Style «affiches de rue»

La responsable de l’établissement, Maria, a une autre interprétation. «Les vernissages sont prévus pour 20 à 30 personnes. Ce jour-là, il y avait tellement de monde qu’on n’arrivait simplement plus à bouger. C’était pourtant précisé dans le contrat.» La patronne répète qu’elle n’a rien contre les photos d’Ashley Moponda, mais que celles-ci étaient «toutes petites et grossièrement fixées au mur avec de la patafix». Le retour des clients a, selon elle, confirmé le style «affiches de rue».

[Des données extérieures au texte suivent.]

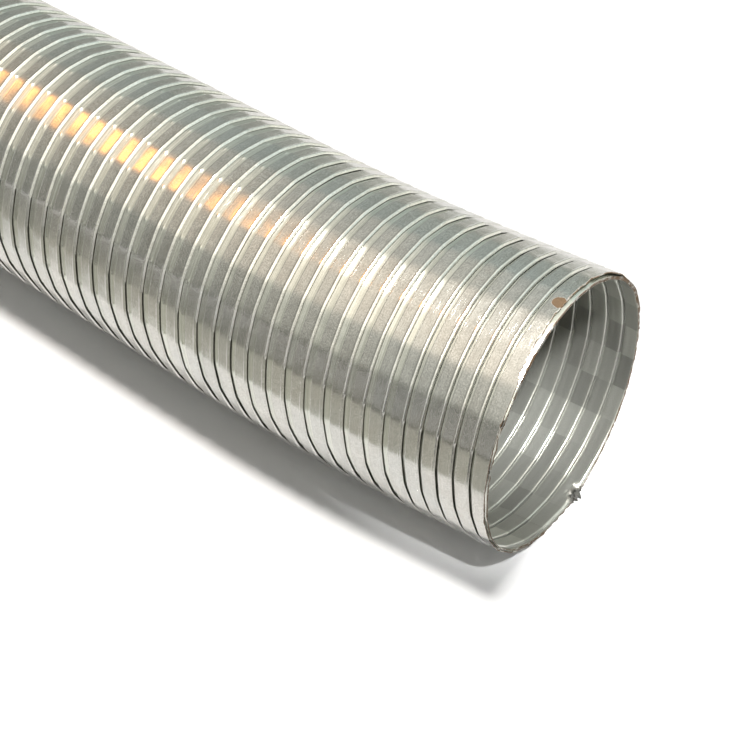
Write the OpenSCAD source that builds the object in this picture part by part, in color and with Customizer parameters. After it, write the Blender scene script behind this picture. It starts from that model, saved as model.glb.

Pour la coordinatrice Adeline Frascotti, qui a joué les intermédiaires, des difficultés sont survenues bien plus en amont. «Le concept d’Ashley n’était pas abouti, raconte-t-elle. Je l’ai aidée à aller au-delà du shooting, à construire un vrai projet. Nous avions convenu que les photographies seraient suspendues au mur pour mimer la disposition des magazines, dans lesquels les femmes noires sont très peu représentées. A quelques jours de l’événement, Ashley Moponda m’a annoncé qu’elles seraient simplement collées au mur. J’ai senti que ça allait être compliqué.»

«Rien à voir avec la couleur de peau»

Si Adeline Frascotti reconnaît une part de responsabilité, elle réfute un quelconque racisme sous-jacent. «Cela n’a strictement rien à voir avec la couleur de peau. Le soir du vernissage, Le Raisin a offert le double d’apéritifs par rapport à ce qui était prévu et allongé l’horaire imparti. En définitive, le propriétaire était prêt à garder les photos, mais Ashley n’a pas donné suite.»

A la recherche d’un nouveau lieu d’exposition, Ashley entend quant à elle tirer les leçons de cet imbroglio. «L’art de la communauté afro-européenne doit pouvoir s’exprimer.»